Bombyx mori larva Infected Bacillus thuringiesis © CABI

Examples of viral bioprotection agents

Microbials comprise a variety of viruses. The most common virus family used in biocontrol is the Baculoviruses. They usually need to be ingested to become infectious. For that reason, chewing insect pests are the main target of baculoviruses.   

  • Granuloviruses are a certain type of Baculoviruses. For example, we use them to fight the codling moth. Its caterpillars feed on fruit crops, mainly apples and pears, which can be sprayed with a specific granulovirus. 
  • Nuclear Polyhedrosis viruses or NPVs are another type of Baculoviruses. They infect several species of moths and butterflies. It can notably control the African cotton leafworm (Spodoptera littoralis) or the beet armyworm (Spodoptera exigua).

A beet armyworm larva killed (top) by an NPV © David Nance, USDA Agricultural Research Service/via Bugwood.org

What are semiochemicals?

Semiochemicals are chemical compounds naturally produced by organisms like plants or animals. They are released into the environment to convey a message to other organisms. They affect a pest’s behavior.

Pheromones are a type of semiochemicals that are widely used to control insect pests. Semiochemicals can also be produced synthetically to mimic a natural compound.  

Examples of semiochemicals

  • PherogenTM is a product based on sex pheromones that targets the fall armyworm (Spodoptera frugiperda). It works on the technique of mating disruption. The diffused pheromones disturb males that are searching for females. It prevents or delays the reproduction of the pest.

PherogenTM pheromones dispenser © CABI BioScience

  • Sex pheromones can be combined with traps to control a pest. This technique is used to control the male adults of the tomato leafminer (Tuta absoluta). The specific blend of pheromones attracts the males to traps. This technique is helpful in monitoring the number of individuals as well.
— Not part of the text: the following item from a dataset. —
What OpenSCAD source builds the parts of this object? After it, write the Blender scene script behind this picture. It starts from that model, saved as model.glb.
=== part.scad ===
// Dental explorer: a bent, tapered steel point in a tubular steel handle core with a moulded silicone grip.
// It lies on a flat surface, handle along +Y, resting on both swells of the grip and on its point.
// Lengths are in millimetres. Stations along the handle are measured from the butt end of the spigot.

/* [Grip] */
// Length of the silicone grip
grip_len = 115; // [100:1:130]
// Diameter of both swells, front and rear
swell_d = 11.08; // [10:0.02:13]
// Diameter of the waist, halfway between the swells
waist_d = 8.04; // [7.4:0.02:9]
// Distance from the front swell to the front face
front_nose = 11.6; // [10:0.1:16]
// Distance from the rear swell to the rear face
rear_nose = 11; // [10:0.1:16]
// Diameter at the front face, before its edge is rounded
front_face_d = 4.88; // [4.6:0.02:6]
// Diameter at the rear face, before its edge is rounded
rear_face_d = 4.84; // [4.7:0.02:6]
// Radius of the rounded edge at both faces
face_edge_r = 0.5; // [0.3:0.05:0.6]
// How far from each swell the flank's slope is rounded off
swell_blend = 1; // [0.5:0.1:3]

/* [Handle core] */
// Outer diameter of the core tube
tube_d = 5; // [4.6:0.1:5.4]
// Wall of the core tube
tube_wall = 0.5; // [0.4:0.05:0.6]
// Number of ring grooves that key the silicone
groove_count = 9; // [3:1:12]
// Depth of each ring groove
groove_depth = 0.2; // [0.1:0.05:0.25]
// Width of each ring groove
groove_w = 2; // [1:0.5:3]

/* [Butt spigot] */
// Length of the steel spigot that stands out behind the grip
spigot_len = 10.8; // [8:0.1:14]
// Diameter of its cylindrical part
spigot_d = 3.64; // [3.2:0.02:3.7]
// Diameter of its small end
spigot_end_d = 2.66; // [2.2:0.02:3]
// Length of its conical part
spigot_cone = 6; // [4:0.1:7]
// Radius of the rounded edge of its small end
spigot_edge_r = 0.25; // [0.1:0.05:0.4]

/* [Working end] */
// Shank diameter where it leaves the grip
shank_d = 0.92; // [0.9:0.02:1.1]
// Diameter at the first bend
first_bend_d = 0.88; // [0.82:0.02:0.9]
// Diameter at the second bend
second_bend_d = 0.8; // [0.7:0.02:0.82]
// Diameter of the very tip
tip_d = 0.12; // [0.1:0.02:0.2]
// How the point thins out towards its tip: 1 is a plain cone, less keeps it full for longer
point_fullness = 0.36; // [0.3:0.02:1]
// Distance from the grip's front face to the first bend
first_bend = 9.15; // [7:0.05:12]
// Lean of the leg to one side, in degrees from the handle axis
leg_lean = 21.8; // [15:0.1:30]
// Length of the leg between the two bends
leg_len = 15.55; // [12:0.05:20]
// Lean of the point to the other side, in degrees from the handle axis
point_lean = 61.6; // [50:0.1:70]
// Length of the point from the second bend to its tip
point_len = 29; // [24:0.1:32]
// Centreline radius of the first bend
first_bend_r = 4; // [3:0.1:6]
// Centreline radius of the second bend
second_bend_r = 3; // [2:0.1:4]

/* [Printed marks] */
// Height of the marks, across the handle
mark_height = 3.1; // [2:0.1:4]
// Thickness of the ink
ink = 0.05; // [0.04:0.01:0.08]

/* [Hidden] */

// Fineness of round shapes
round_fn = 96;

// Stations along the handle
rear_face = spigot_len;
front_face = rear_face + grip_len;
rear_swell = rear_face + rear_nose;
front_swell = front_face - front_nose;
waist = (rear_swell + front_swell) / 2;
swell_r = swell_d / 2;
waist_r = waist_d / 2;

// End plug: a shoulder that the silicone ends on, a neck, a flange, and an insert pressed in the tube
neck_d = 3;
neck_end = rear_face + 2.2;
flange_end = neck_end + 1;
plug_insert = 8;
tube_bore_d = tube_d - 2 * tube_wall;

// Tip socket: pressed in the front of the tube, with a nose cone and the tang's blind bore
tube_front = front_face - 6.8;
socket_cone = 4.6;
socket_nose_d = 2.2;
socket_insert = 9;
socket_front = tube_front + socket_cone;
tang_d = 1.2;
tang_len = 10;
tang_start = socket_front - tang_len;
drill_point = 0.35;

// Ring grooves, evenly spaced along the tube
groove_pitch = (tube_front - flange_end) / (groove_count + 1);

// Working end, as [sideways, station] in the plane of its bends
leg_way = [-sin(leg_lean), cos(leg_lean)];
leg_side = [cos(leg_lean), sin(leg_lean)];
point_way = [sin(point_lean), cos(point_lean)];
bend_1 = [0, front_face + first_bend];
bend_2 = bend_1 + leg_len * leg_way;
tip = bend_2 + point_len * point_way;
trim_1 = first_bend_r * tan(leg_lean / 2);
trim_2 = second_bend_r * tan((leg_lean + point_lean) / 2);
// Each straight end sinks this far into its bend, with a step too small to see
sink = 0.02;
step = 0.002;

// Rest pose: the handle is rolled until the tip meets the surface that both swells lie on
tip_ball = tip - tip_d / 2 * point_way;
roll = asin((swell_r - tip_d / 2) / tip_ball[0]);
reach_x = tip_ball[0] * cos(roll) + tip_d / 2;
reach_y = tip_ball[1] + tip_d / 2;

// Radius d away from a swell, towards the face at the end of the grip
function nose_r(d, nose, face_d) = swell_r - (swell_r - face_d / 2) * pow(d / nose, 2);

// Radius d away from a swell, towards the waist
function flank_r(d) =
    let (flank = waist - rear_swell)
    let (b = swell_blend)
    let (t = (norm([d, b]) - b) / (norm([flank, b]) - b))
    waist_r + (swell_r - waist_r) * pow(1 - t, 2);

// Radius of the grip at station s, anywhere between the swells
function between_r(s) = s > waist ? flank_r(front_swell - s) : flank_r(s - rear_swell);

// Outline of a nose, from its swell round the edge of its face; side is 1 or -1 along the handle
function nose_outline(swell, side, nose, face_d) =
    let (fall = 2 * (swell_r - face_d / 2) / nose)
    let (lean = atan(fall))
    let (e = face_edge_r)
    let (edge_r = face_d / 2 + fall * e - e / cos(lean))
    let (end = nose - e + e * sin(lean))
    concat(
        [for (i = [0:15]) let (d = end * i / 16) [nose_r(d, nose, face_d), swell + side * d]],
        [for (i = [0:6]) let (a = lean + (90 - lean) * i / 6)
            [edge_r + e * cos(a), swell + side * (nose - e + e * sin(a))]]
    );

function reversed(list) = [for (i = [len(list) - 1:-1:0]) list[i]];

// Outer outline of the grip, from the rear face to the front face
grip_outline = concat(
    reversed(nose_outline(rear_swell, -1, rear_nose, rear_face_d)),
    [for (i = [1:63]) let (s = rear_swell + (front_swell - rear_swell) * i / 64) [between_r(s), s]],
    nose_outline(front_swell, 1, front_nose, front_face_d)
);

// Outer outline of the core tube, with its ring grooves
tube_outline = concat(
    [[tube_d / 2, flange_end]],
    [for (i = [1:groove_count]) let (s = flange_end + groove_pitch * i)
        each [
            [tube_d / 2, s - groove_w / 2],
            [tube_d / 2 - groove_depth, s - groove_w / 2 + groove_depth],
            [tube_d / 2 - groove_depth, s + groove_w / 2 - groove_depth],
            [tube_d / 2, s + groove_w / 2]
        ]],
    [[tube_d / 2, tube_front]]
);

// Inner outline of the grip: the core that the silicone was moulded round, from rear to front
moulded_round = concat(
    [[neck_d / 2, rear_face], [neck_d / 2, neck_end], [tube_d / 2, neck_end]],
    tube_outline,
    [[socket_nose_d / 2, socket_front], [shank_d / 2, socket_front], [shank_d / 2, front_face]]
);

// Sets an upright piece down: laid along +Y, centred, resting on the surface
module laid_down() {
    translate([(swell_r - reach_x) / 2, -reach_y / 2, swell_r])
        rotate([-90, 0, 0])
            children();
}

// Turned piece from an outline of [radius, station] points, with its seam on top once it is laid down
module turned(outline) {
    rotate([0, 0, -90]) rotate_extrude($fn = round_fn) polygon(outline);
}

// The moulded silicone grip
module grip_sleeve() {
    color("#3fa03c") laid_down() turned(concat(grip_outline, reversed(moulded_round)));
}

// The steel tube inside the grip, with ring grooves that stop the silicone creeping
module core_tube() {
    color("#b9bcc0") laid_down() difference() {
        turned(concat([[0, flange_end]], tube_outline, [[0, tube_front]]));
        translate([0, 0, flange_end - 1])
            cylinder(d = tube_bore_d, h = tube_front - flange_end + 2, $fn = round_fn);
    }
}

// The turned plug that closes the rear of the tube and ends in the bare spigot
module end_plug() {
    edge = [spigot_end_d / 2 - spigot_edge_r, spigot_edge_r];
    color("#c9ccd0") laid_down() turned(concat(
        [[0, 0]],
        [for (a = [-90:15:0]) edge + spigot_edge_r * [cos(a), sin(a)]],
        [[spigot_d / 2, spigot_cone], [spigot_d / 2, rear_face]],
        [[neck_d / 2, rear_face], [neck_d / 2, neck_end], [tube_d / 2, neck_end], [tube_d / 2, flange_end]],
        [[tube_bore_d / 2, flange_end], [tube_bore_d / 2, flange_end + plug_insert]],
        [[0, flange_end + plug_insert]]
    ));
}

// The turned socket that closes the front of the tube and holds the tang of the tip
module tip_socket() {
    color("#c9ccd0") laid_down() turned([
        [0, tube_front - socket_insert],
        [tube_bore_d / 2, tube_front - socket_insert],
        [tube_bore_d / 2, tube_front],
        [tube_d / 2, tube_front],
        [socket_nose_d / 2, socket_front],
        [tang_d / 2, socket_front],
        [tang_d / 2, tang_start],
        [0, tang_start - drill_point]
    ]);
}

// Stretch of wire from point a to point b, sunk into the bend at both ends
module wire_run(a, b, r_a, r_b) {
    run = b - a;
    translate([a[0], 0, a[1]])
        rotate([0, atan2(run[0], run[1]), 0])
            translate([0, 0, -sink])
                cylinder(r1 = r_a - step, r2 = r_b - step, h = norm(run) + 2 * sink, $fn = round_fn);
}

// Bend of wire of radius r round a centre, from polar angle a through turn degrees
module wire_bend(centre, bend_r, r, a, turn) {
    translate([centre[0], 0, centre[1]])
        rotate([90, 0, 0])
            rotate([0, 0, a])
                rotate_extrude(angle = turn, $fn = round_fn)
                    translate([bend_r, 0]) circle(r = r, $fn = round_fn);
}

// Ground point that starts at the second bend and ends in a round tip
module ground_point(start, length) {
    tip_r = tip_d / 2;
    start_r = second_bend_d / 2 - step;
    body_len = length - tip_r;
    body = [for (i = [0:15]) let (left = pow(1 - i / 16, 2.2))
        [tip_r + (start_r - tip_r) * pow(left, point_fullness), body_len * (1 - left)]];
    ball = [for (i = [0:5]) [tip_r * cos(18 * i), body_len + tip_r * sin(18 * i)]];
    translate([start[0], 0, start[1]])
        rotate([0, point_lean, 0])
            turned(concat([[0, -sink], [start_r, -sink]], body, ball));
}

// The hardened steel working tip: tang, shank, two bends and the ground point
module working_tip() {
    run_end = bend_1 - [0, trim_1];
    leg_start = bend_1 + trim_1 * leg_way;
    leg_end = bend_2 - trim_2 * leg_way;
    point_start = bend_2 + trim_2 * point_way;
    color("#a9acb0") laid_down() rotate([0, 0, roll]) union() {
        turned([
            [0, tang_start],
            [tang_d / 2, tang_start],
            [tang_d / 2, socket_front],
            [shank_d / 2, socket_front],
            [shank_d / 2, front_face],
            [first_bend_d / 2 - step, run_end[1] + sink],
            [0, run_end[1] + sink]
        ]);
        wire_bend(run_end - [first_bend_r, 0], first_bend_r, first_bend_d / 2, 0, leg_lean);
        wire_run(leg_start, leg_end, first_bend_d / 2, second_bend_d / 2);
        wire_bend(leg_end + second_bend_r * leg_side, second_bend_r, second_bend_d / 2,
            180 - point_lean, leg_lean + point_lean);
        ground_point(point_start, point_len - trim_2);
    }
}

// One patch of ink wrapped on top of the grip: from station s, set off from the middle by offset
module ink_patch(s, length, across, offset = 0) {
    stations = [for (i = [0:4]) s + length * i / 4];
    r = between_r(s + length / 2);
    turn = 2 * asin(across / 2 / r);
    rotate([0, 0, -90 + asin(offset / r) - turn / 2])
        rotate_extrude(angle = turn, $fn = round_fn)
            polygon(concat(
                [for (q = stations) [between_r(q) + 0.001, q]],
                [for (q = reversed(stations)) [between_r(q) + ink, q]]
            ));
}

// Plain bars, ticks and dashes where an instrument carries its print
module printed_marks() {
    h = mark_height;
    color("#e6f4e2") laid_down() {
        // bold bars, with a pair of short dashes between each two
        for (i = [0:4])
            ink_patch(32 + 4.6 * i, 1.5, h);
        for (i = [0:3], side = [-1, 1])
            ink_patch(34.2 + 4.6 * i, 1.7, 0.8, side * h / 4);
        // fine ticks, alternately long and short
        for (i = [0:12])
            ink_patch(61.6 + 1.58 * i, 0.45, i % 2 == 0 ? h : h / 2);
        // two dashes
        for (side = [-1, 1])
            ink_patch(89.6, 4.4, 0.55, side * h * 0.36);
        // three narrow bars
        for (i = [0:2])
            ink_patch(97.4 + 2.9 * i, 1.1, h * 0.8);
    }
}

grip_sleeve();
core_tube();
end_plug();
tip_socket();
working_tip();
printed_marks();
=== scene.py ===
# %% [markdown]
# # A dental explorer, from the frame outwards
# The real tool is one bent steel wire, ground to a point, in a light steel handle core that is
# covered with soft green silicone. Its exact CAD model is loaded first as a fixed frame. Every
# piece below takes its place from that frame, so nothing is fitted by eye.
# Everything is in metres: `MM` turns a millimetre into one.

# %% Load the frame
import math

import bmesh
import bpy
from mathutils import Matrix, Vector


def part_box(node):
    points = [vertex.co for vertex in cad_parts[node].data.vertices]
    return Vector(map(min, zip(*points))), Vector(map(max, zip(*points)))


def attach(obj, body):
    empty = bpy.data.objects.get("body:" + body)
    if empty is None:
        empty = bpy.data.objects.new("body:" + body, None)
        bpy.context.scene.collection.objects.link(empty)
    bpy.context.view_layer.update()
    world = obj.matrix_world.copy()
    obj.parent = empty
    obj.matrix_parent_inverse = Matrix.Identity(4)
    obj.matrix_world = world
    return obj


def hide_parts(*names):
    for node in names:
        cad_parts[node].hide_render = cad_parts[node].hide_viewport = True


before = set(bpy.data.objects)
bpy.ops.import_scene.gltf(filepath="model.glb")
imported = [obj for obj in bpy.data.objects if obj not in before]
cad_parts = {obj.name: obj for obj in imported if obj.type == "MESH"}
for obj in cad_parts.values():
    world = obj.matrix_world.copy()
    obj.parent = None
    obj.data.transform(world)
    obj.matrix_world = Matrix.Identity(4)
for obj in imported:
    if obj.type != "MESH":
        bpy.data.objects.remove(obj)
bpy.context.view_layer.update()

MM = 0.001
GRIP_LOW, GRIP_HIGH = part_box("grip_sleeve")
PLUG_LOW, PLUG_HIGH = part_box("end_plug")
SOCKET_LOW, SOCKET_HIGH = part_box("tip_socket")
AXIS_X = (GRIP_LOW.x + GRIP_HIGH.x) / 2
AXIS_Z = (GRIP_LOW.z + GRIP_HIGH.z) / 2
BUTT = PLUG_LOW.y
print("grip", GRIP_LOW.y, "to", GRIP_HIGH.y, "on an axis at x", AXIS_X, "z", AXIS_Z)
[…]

Pheromone trap in an orchard made from a milk carton coated in a sticky substance © David McClenaghan/via Wikimedia Commons

What are natural substances?

Natural substances are compounds derived from nature or synthesized to closely resemble them. They are derived from plants, minerals, or animals. Those compounds can be extracted from fruits, leaves or seeds, for example. Natural substances can have pesticide properties (kill the pest) or can repel the pest.

Examples of natural substances

  • Azadirachtin present in neem products is commonly used in biocontrol. The products are composed of extracts from fruits and seeds of the neem tree (Azadirachta indica). Its mode of action includes repelling many pests: mealybugs, aphids, nematodes, etc and preventing pests from laying eggs or feeding on plants.  
  • Thymol is an antifungal compound derived from the thyme plant (Thymus vulgaris L.). It is effective against grey rot (Botrytis cinerea) in grapevine crops. Thymol can be combined with other substances like eugenol extracted from clove oil.